Se volvió hacia ella dejando la chaqueta abandonada en la ventana, sin una respuesta en los labios. Y la luna se reía de él con su doble reflejo pálido. Y se preguntó cómo era posible que una boca de mujer sonriese burlona y tierna al mismo tiempo, tan desvergonzada y tan tímida, y tan cercana. Y en el momento en que iba a abrir la suya, dispuesto a decir algo que todavía ignoraba, un reloj cercano dio sobre los tejados once campanadas, y Quart se dijo que, sin duda, el Espíritu Santo acababa de finalizar su turno de guardia. Sangre de Dios. Alzó una mano en dirección al rostro de mujer -la mano herida- pero tuvo el dominio suficiente para detenerla a medio camino. Entonces, incapaz de establecer si era decepción o alivio lo que sentía, vio que don Príamo Ferro se hallaba en la puerta, y los miraba.

– Demasiada luna -comentó el padre Ferro. Estaba de pie junto al telescopio, observando el cielo-. No es buen momento para trabajar.
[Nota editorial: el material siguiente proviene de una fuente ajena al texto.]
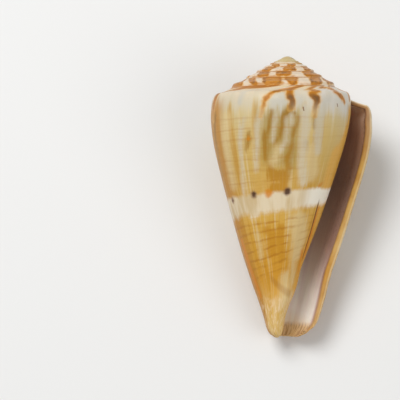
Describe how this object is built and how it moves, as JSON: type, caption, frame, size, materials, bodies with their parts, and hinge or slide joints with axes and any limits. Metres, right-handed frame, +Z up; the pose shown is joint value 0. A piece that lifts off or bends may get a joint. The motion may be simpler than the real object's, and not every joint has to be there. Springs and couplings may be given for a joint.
{
  "type": "conus namocanus shell",
  "caption": "Cone shell with a low stepped spire and a long narrow aperture, lying on its back on a small flat spot.",
  "frame": {"origin": "centre of the shell's bounding box, on the surface that its flat spot rests on", "axes": "+Y along the shell from its anterior end to its apex, +X from the shell's left side to the outer lip, +Z up, out of the aperture"},
  "size_m": [0.0374, 0.0634, 0.0357],
  "materials": {
    "shell_porcelain": "gloss"
  },
  "bodies": {
    "root": {"shell": "shell_porcelain"}
  },
  "joints": []
}
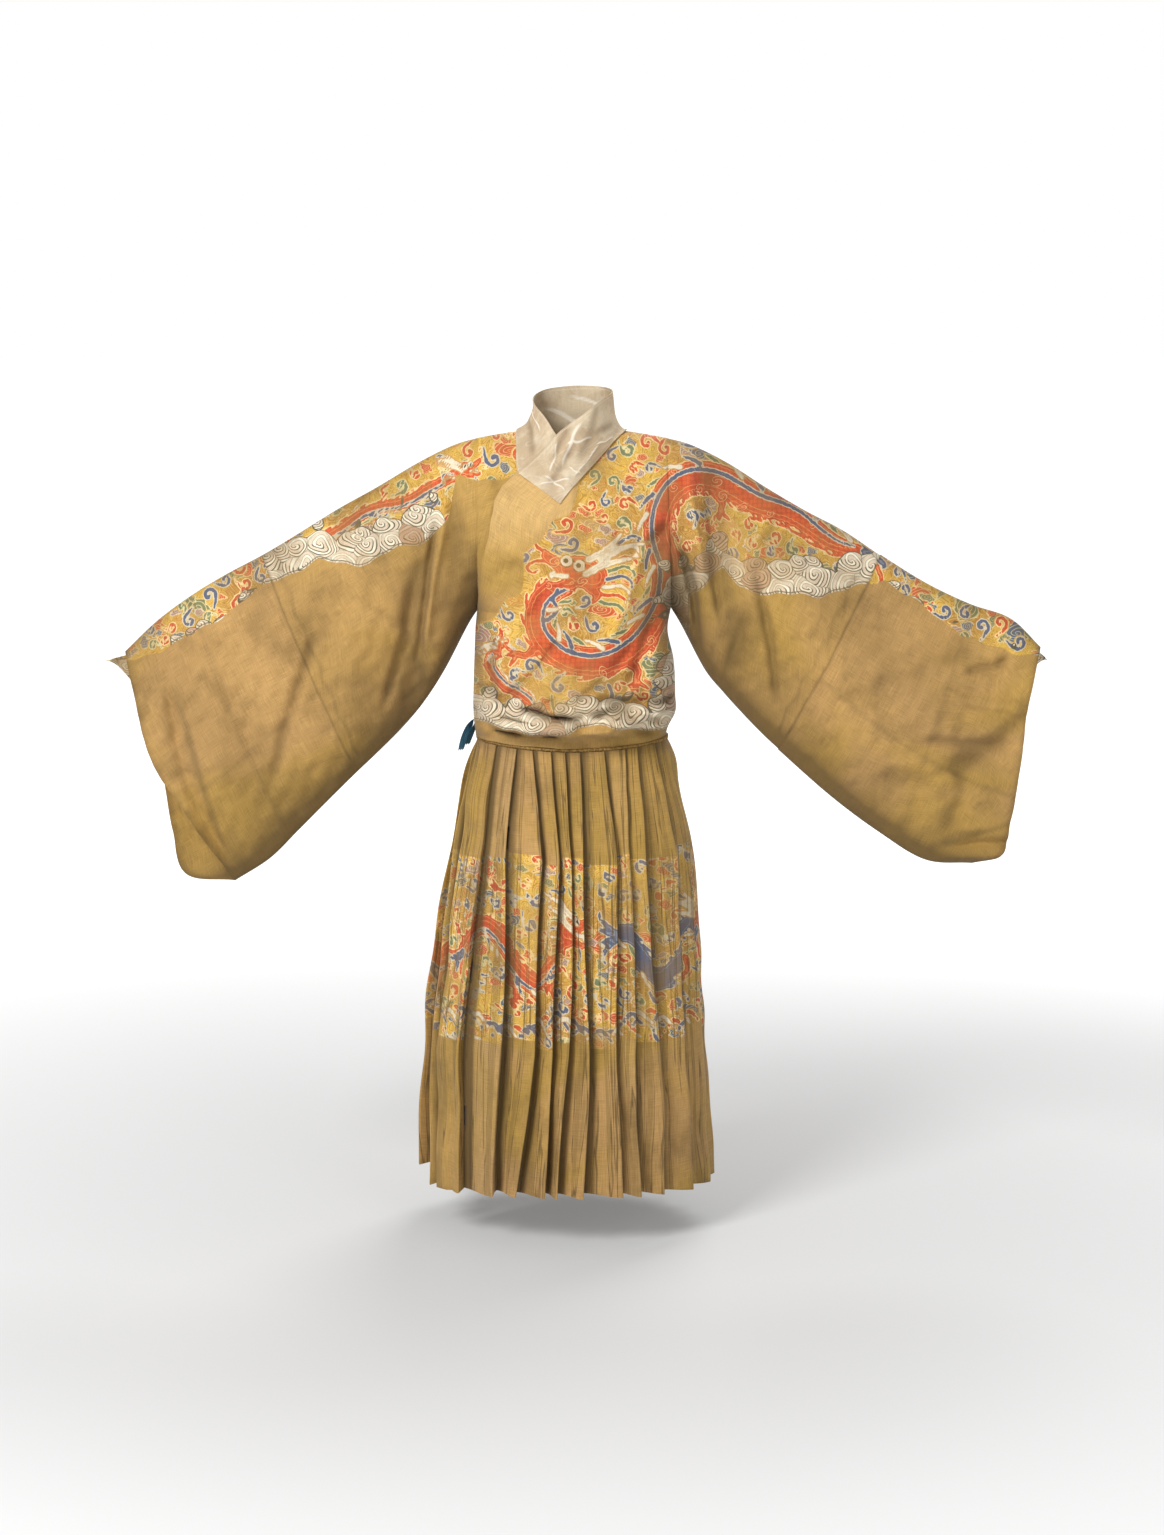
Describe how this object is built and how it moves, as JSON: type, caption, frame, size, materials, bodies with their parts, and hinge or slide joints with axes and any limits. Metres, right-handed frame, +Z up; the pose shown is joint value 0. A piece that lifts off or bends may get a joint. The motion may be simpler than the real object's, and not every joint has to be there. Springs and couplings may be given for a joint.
{
  "type": "pleated wrap robe",
  "caption": "Full-length wrap robe with a crossed standing collar, wide bag sleeves, a bloused bodice and a knife-pleated skirt with a patterned knee band.",
  "frame": {"origin": "centre of the neck opening at the height where the shoulders begin, where the wearer holds the robe", "axes": "+X to the wearer's left along the sleeves, +Y to the back, +Z up"},
  "size_m": [1.5205, 0.3911, 1.3045],
  "materials": {
    "ramie": "plain woven ramie, yellow-brown, matte",
    "brocade": "woven pattern in gold, orange-red, blue and cream",
    "guard_cloth": "pale beige-grey woven cloth",
    "seam_thread": "overcast thread",
    "blue_ribbon": "dark blue ribbon"
  },
  "bodies": {
    "root": {"left_width": "brocade", "right_width": "brocade", "front_overlap": "brocade", "left_sleeve": "ramie", "right_sleeve": "ramie", "left_cuff_flap": "brocade", "right_cuff_flap": "brocade", "collar": "guard_cloth", "waist_join": "seam_thread", "skirt_front": "ramie", "skirt_back": "ramie", "side_tie": "blue_ribbon"}
  },
  "joints": []
}
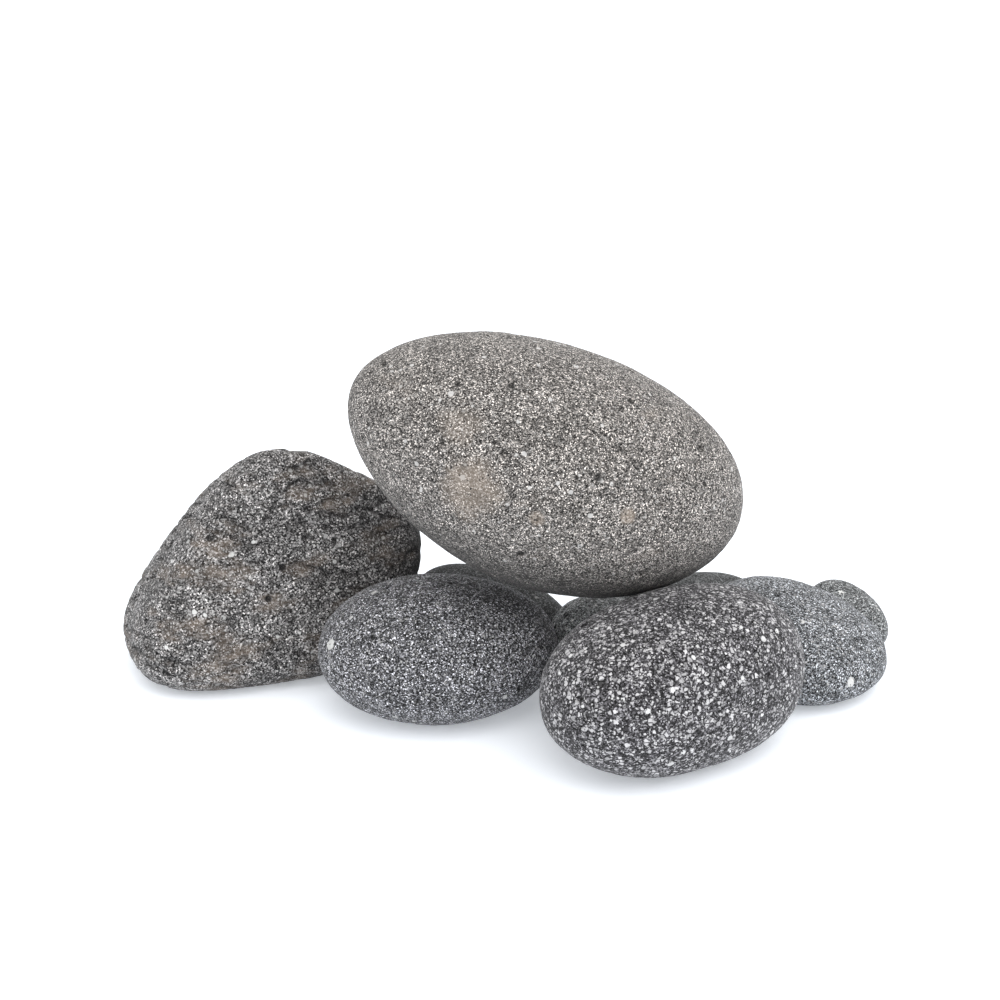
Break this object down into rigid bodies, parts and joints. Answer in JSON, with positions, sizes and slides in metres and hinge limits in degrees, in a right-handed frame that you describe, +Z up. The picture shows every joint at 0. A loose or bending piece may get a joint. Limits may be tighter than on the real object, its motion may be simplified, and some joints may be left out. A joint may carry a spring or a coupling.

Macarena se había ido escaleras abajo, dejándolos solos en el palomar. Quart se inclinó a cerrar el baúl de Carlota antes de quedarse inmóvil, atento a la pequeña y reseca figura que le daba la espalda, tan oscura en su sotana negra.

– Apague la luz -dijo el párroco.

Obedeció Quart, y los lomos de los libros, y el baúl de Carlota, y el grabado de la Sevilla del XVII que había en la pared, se fundieron en negro. Ahora la silueta de la ventana parecía más compacta y vigorosa. La noche reforzaba en ella una cualidad singular, hecha de sombras.